In In re Seven Stars on the Hudson Corp., 618 B.R. 333 (Bankr. S.D. Fl 2020), the court denied a debtor’s request to extend the deadlines after conversion, finding that where a debtor elects to proceed under Subchapter V after the statutory deadlines have passed, it cannot be said that the need for an extension of the deadlines is attributable to circumstances for which the debtor should not justly be held accountable. The court went on to write “that decision by a debtor should not foist upon creditors all of the added powers of a Subchapter V debtor without one of the most significant protections afforded to creditors — that the case proceed expeditiously.”
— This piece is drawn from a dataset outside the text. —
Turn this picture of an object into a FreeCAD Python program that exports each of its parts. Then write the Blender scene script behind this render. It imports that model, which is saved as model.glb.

Not all courts are as rigid as Seven Stars however: In re Trepetin, 617 B.R. 841 (Bankr. MD. 2020) (extending deadlines because debtor acted timely in filing his requested extensions in connection with the conversion of his Chapter 7 and since a Chapter 7 debtor is not required or permitted to file a plan, the debtor has not been dilatory in the plan process itself and appears to have complied with all his obligations under Chapter 7 of the Code); See also, In re Ventura, 615 B.R. 1, 6 (Bankr. E.D.N.Y. 2020) and In re Twin Pines, LLC, 2020 Bankr. LEXIS 1217 (Bankr. NM 2020) (debtor, who commenced its Chapter 11 case as a small business case approximately one year before the SBRA went into effect, could amend its petition to elect subchapter V treatment 387 days after commencing the bankruptcy case, with the court exercising its discretion to grant an extension of the deadlines).

In conclusion, with an increasing number of Subchapter V cases will come good court decisions allowing debtors, creditors, attorneys and judges to better administer Subchapter V cases for the benefit of small business and individual debtors.